Direto de Brasília-DF.
A consciência não pode ser privatizada por terceiros. O que alguém pensa, como fruto do raciocínio lógico e crítico pode ser opinião ou ciência, e ambos estão amparados pelo direito ou liberdade de expressão, bastando para livre veiculação que a manifestação não seja ofensiva aos costumes e à lei.
Há homens que temem somar à causa feminista por medo do discurso raivoso de algumas mulheres, que por se julgarem detentoras exclusivas do lugar de fala contra o machismo, usam a violência verbal como método de defesa e ataque.
Não tenho dúvida que às vezes medidas extremas são necessárias para agir em legítima defesa de si e de alguma causa. Mas, a beligerância constante mata amigos e inimigos debaixo do mesmo fogo. Lutar sozinhas contra homens machistas empoderados há milênios, não é inteligente.
Algumas mulheres e homens usam a teoria do lugar de fala, com a pretensão de criar “reserva de domínio” para si ou para suas instituições. Essa prática guetifica, ou seja, cria muros dentro dos quais o discurso, por mais eloquente que seja, é como manequim de vitrine. É humano só na aparência.
A mudança de cultura exige que o convencimento seja multitudinário, ou seja, só mudando a mentalidade geral, com todos convencendo a todos e todos se deixando convencer de determinada verdade, é que paradigmas novos substituem os antigos, e costumes novos tomam o lugar de tradições antigas e nocivas.
Afinal, falamos tanto em evolução, mas parece que alguns campos da vida queremos que sejam intocáveis. Será que é por isto que na região do Rajastão, Índia, ainda hoje os pais estão amparados por lei para matar as filhas, logo no nascimento? Constatou que é mulher, é imprestável e pode matar! Que cultura! O triste é ver tanta gente louvando tais costumes e tradições como o supra sumo da evolução espiritual.
Lugar de fala, lugar de nascimento, lugar de origem, são todos delimitadores físicos ou psíquicos que enfeixam, encerram, de alguma forma. É certo que toda e qualquer pessoa possui um lugar de origem e um lugar de nascimento. Onde você nasceu é uma pergunta presente em documentos que nos qualificam civilmente. De onde você procede pode ser motivo de muita discriminação.
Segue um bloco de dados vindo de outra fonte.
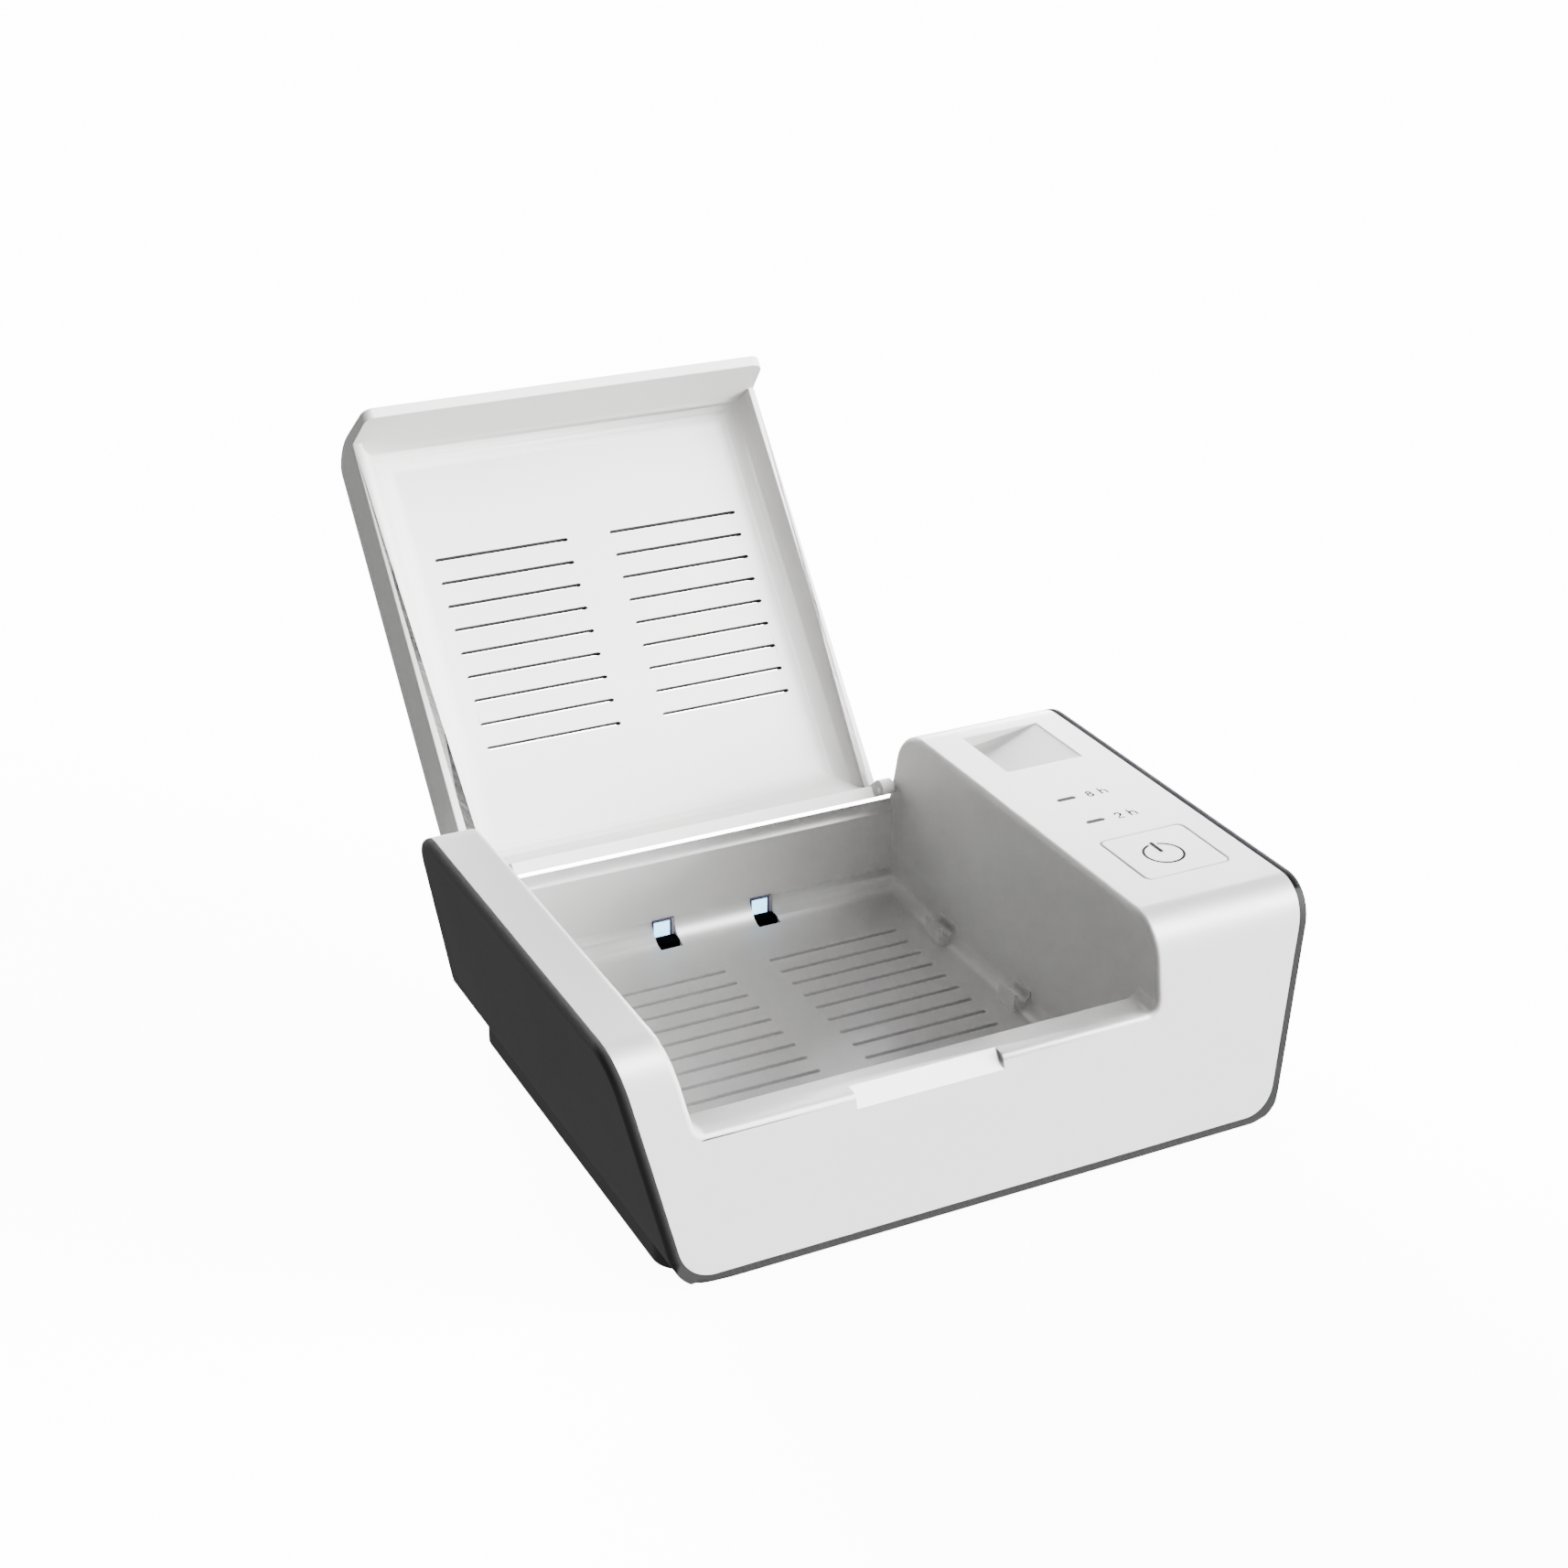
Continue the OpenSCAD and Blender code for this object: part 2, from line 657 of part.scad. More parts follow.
module light_pipes() {
  low = board_z + board_t + led_h + 0.3;
  color([0.9, 0.9, 0.9]) on_body() for (i = [0, 1])
    translate([led_at(i)[0], led_at(i)[1], low])
      linear_extrude(body_h - seat - low) pill(led_l, led_w);
}
module indicator_leds() {
  size = [3.2, 1.6, led_h];
  color([0.95, 0.9, 0.7]) on_body() for (i = [0, 1])
    translate([led_at(i)[0] - size[0] / 2, led_at(i)[1] - size[1] / 2, board_z + board_t])
      cube(size);
}

// UV pieces: a pale lens over an emitter in a black holder, on a strip board in the wall
uv_board_y = chamber_back + 1.5;
uv_board_t = 1;
uv_board_half = uv_pitch + 0.6;
uv_board_low = 0.6;
uv_board_high = floor_h + uv_h + 1;
module uv_board_room() {
  block([uv_x - uv_board_half - 1, uv_board_y - seat, -over],
    [uv_x + uv_board_half + 1, uv_board_y + uv_board_t + seat, uv_board_high + 0.3]);
}
module uv_board() {
  color(green) on_body() block([uv_x - uv_board_half, uv_board_y, uv_board_low],
    [uv_x + uv_board_half, uv_board_y + uv_board_t, uv_board_high]);
}
module uv_emitters() {
  color([0.9, 0.85, 0.6]) on_body() each_uv()
    block([-1.7, uv_board_y - 1, floor_h + 0.8], [1.7, uv_board_y - seat, floor_h + uv_h - 0.4]);
}
module uv_lenses() {
  color(violet_blue) on_body() each_uv()
    block([-uv_w / 2 + seat, chamber_back - 0.6, floor_h + 0.6],
      [uv_w / 2 - seat, uv_board_y - 1 - seat, floor_h + uv_h - seat]);
}
module uv_holders() {
  color(black) on_body() each_uv()
    block([-uv_w / 2 + seat, uv_front + 1.4, floor_h - floor_t],
      [uv_w / 2 - seat, uv_board_y - 1 - seat, floor_h + 0.6 - seat]);
}

// Fan over the duct in the right block
fan_x = x_right + wall + fan_w / 2 + 0.5;
fan_y = 0;
fan_z = 9.5;
bore_r = fan_w / 2 - 0.8;
bearing_r = 1.4;
shaft_r = 0.5;
fan_hub_r = 3.4;
strut_t = 1.2;
blade_d = 5.2;
blade_lean = 38;
module fan_frame() {
  color(black) on_body() translate([fan_x, fan_y, fan_z]) difference() {
    translate([-fan_w / 2, -fan_w / 2, 0]) cube([fan_w, fan_w, fan_t]);
    // The bore leaves four struts and the bearing's seat
    difference() {
      translate([0, 0, -over]) cylinder(h = fan_t + 2 * over, r = bore_r);
      translate([0, 0, -over]) cylinder(h = over + strut_t, r = fan_hub_r - 0.2);
      cylinder(h = 2 * strut_t, r = bearing_r + 0.5);
      for (a = [45:90:315]) rotate([0, 0, a])
        translate([0, -0.5, -over]) cube([fan_w, 1, over + strut_t]);
    }
    translate([0, 0, -2 * over]) cylinder(h = fan_t, r = bearing_r + seat);
    block([-fan_w, -fan_w, -2 * over], [fan_w, fan_w, 0]);
  }
}
module fan_bearing() {
  color(steel) on_body() translate([fan_x, fan_y, fan_z + 0.2]) difference() {
    cylinder(h = 3.2, r = bearing_r);
    translate([0, 0, 0.6]) cylinder(h = 4, r = shaft_r + run);
  }
}
module fan_rotor() {
  color([0.12, 0.12, 0.13]) on_body() translate([fan_x, fan_y, fan_z]) {
    difference() {
      translate([0, 0, strut_t + 0.3]) cylinder(h = fan_t - 2, r = fan_hub_r);
      translate([0, 0, strut_t + 0.3 - over]) cylinder(h = over + fan_t - 3.5, r = fan_hub_r - 0.7);
    }
    translate([0, 0, 0.9]) cylinder(h = fan_t - 2, r = shaft_r);
    for (i = [0:fan_blades - 1]) rotate([0, 0, i * 360 / fan_blades])
      translate([fan_hub_r - 0.2, 0, fan_t / 2 + 0.4]) rotate([blade_lean, 0, 0])
        translate([0, -blade_d / 2, -0.3]) cube([bore_r - fan_hub_r - 0.5, blade_d, 0.6]);
  }
}

// Duct under the fan, open to the hollow foot and the slots over it
duct_low = 1.4;
duct_t = 0.8;
heater_t = 1.4;
fin_h = 2.6;
fin_t = 0.5;
fin_pitch = 1.6;
fin_l = 12;
heater_z = duct_low + duct_t + 0.2 + fin_h;
module air_duct() {
  half = fan_w / 2;
  x0 = fan_x - half - 0.4;
  x1 = fan_x + half - 0.4;
  t = duct_t;
  color([0.3, 0.3, 0.3]) on_body() difference() {
    block([x0, fan_y - half, duct_low], [x1, fan_y + half, fan_z - seat]);
    block([x0 + t, fan_y - half + t, duct_low + t], [x1 - t, fan_y + half - t, fan_z + over]);
    block([x0 + t, fan_y - half + t, duct_low - over],
      [half_w_at(0) - 10, fan_y + half - t, duct_low + 2 * t]);
  }
}
module ptc_heater() {
  color([0.85, 0.8, 0.7]) on_body()
    block([fan_x - 6.5, fan_y - fan_w / 2 + duct_t + seat, heater_z],
      [fan_x + 6, fan_y + fan_w / 2 - duct_t - seat, heater_z + heater_t]);
}
module heater_fins() {
  color(steel) on_body() for (i = [0:7], s = [0, 1])
    translate([fan_x - 6 + i * fin_pitch, fan_y - fin_l / 2, heater_z + [-fin_h, heater_t][s]])
      cube([fin_t, fin_l, fin_h]);
}
sensor_r = 0.9;
module temp_sensor() {
  color([0.2, 0.15, 0.1]) on_body() translate([x_right - 8, 0, sensor_r])
    rotate([0, 90, 0]) cylinder(h = 5, r = sensor_r);
}
module usb_socket() {
  color(steel) on_body() difference() {
    along_y(usb_y - usb_l + 1, usb_y + 1) translate([usb_x, usb_z]) pill(usb_w, usb_t);
    along_y(usb_y - usb_l + 2, usb_y + 2) translate([usb_x, usb_z]) difference() {
      pill(usb_w - 0.8, usb_t - 0.8);
      square([6.2, 0.7], center = true);
    }
  }
}
module usb_board() {
  color(green) on_body() block([usb_x - 7, usb_y - usb_l - 7, usb_z - usb_t / 2 - 1],
    [usb_x + 6, usb_y - 1.6, usb_z - usb_t / 2]);
}

outer_cradle();
upper_housing();
lid();
hinge_pins();
base_foot();
foot_pads();
base_screws();
power_button();
push_switch();
main_board();
control_chip();
light_pipes();
indicator_leds();
uv_lenses();
uv_emitters();
uv_board();
uv_holders();
fan_frame();
fan_bearing();
fan_rotor();
ptc_heater();
heater_fins();
air_duct();
temp_sensor();
usb_socket();
usb_board();
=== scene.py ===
"""Looks of the hearing aid dryer: soft-edged housing, cradle and lid, with the controls' marks."""
import math

import bmesh
import bpy
from mathutils import Matrix, Vector


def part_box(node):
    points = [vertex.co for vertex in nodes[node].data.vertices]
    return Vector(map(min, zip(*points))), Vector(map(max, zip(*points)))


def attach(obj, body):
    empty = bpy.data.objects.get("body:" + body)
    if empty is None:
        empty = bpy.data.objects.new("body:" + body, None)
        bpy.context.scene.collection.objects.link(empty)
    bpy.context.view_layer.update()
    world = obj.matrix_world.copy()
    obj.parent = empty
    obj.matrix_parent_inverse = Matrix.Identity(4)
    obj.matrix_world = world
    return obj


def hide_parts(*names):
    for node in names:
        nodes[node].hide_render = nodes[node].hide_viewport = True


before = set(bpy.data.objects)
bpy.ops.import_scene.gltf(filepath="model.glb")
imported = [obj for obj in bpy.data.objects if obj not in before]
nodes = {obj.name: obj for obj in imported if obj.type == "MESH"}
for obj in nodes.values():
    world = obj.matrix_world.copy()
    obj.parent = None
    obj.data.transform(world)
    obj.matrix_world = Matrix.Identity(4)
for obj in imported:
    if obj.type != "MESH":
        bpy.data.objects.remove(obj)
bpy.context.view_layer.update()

# Dimensions of the dryer
# Sizes are in mm and angles in degrees. Z starts at the housing's bottom edge, BASE_Z over the table.
MM = 0.001
BASE_Z = 5.0
LIFT = Vector((0, 0, BASE_Z))
BODY_W, BODY_D, BODY_H = 125.0, 86.7, 38.2
SIDE_SLOPE = math.tan(math.radians(12))
FRONT_LEAN, BACK_LEAN = math.radians(9.5), math.radians(10.3)
FRONT_R, BACK_R = 8.0, 9.5
FRONT_TOP = -(BODY_D + BODY_H * (math.tan(BACK_LEAN) - math.tan(FRONT_LEAN))) / 2
BACK_TOP = FRONT_TOP + BODY_D
SHELL_T = 1.6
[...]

O Estado através de seus órgãos e também o setor privado, por seus cadastros de crédito, querem saber a cidade e o estado de onde viemos. Essa divisão geopolítica ajuda nos censos que são feitos para controle social, há milênios. Por volta do século XV antes de Cristo, já havia registro de censos demográficos.
Lugar de origem ou procedência tem seu lado chique e seu lado humilhante. Por exemplo, quem aprecia vinho sabe que são controlados pelo lugar de origem. Importa ao apreciador ler o rótulo e ver se é francês e, se, na França, é um “Bordeaux”, como importa saber se é de origem italiana, portuguesa, etc.
Por outro lado, quando se trata de pessoas, no Brasil, se você é nordestino é discriminado por alguns tolos da região sudeste, tanto quanto se você é sulista nos Estados Unidos, termina por ser taxado sempre de “caipira”, por quem mora em Nova Iorque ou em Los Angeles. Às vezes o lugar de procedência de uma pessoa atua como as estrelas que Hitler mandava afixar no peito dos judeus.
Estar aberto ao conhecimento pode dilatar nossa percepção individual. Quanto, o somatório dessas percepções individuais pode contribuir para melhorar nosso derredor? Devemos valorizar mais a estratificação, a guetificação ou a universalização do conhecimento e de nossa humanidade?
Se decidirmos valorizar mais a “guetificação”, então, melhor parar de criticar Hitler e aceitar que tinha razão, em seu lugar de fala pela “raça superior”; melhor aceitar como benéfica a estratificação norte-americana, que separa a sociedade em brancos, negros e latinos, cada um dentro de seu “gueto”, com permissão para transitar, mas com a liberdade que os muros sociais estabelecem e que todos fingem não ver a linha divisória que os separa.
Certa vez eu passava por um parque, em Londres e vi um palanque no qual estava escrito “Speaking Corner”, que é não passa de outra forma de “lugar de fala”. Perguntei a um Londrino que por ali passava e respondeu que aquele era um lugar de fala para qualquer pessoa que tivesse uma mensagem importante a ser transmitida.
Eis porque entendo que o seu e o meu lugar de fala deve ser a defesa do humano, e, se fala com conhecimento do tema, então, não se intimide com quem quer que pretenda ter reserva de domínio. Quem assim age pode inclusive ter dezenas de diplomas, mas, como diz o dicionário da Real Academia Espanhola, “é um burro carregado de letras”.
Você tem uma mensagem importante a ser transmitida em prol da humanidade, então fale!